● Exercise objective: Quote the data below in full, please, without altering anything.

##############################

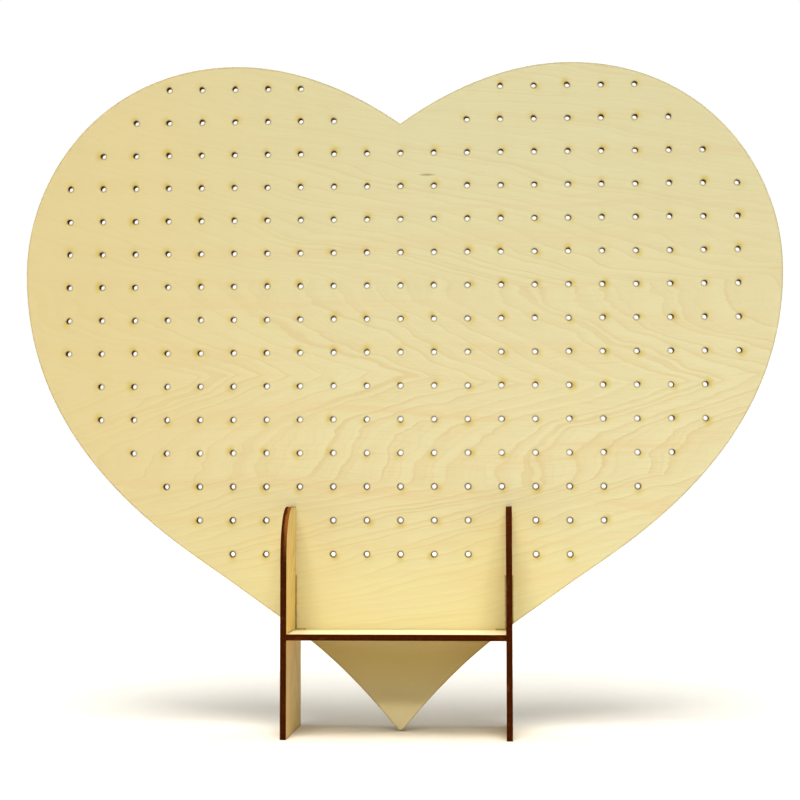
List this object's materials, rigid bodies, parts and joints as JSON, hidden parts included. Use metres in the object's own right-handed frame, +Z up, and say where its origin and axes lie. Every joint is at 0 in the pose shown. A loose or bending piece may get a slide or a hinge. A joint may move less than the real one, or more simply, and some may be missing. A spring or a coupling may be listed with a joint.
{
  "type": "heart-shaped peg board on a stand",
  "caption": "Heart-shaped plywood peg board with a grid of round holes, standing in slotted plywood legs with a ledge between them.",
  "frame": {"origin": "on the table, under the centre of the whole outline", "axes": "+X to the right seen from the front, +Y from the front of the board to its back, +Z up"},
  "size_m": [0.792, 0.13, 0.6955],
  "materials": {
    "board_ply": "natural birch plywood, unfinished, scorched edges",
    "leg_ply": "natural birch plywood, unfinished, scorched edges",
    "ledge_ply": "natural birch plywood, unfinished, scorched edges"
  },
  "bodies": {
    "stand": {"left_leg": "leg_ply", "right_leg": "leg_ply", "shelf": "ledge_ply"},
    "panel": {"heart_panel": "board_ply"}
  },
  "joints": [
    {"name": "panel_lift", "type": "slide", "parent": "stand", "child": "panel", "axis": [0, 0, 1], "range_m": [0, 0.24]}
  ]
}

##############################

● Answer for this exercise:
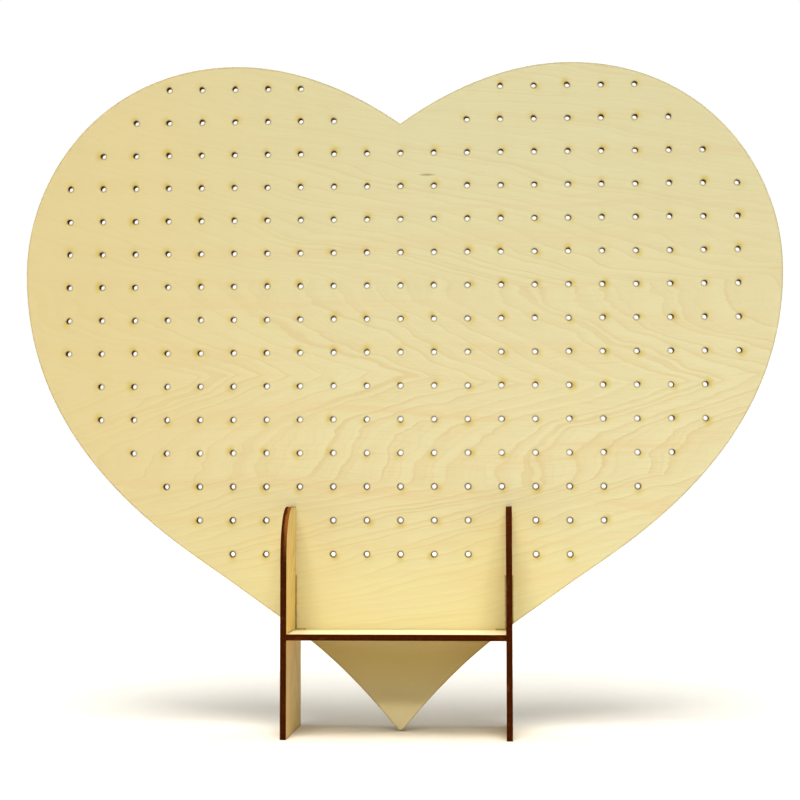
List this object's materials, rigid bodies, parts and joints as JSON, hidden parts included. Use metres in the object's own right-handed frame, +Z up, and say where its origin and axes lie. Every joint is at 0 in the pose shown. A loose or bending piece may get a slide or a hinge. A joint may move less than the real one, or more simply, and some may be missing. A spring or a coupling may be listed with a joint.
{
  "type": "heart-shaped peg board on a stand",
  "caption": "Heart-shaped plywood peg board with a grid of round holes, standing in slotted plywood legs with a ledge between them.",
  "frame": {"origin": "on the table, under the centre of the whole outline", "axes": "+X to the right seen from the front, +Y from the front of the board to its back, +Z up"},
  "size_m": [0.792, 0.13, 0.6955],
  "materials": {
    "board_ply": "natural birch plywood, unfinished, scorched edges",
    "leg_ply": "natural birch plywood, unfinished, scorched edges",
    "ledge_ply": "natural birch plywood, unfinished, scorched edges"
  },
  "bodies": {
    "stand": {"left_leg": "leg_ply", "right_leg": "leg_ply", "shelf": "ledge_ply"},
    "panel": {"heart_panel": "board_ply"}
  },
  "joints": [
    {"name": "panel_lift", "type": "slide", "parent": "stand", "child": "panel", "axis": [0, 0, 1], "range_m": [0, 0.24]}
  ]
}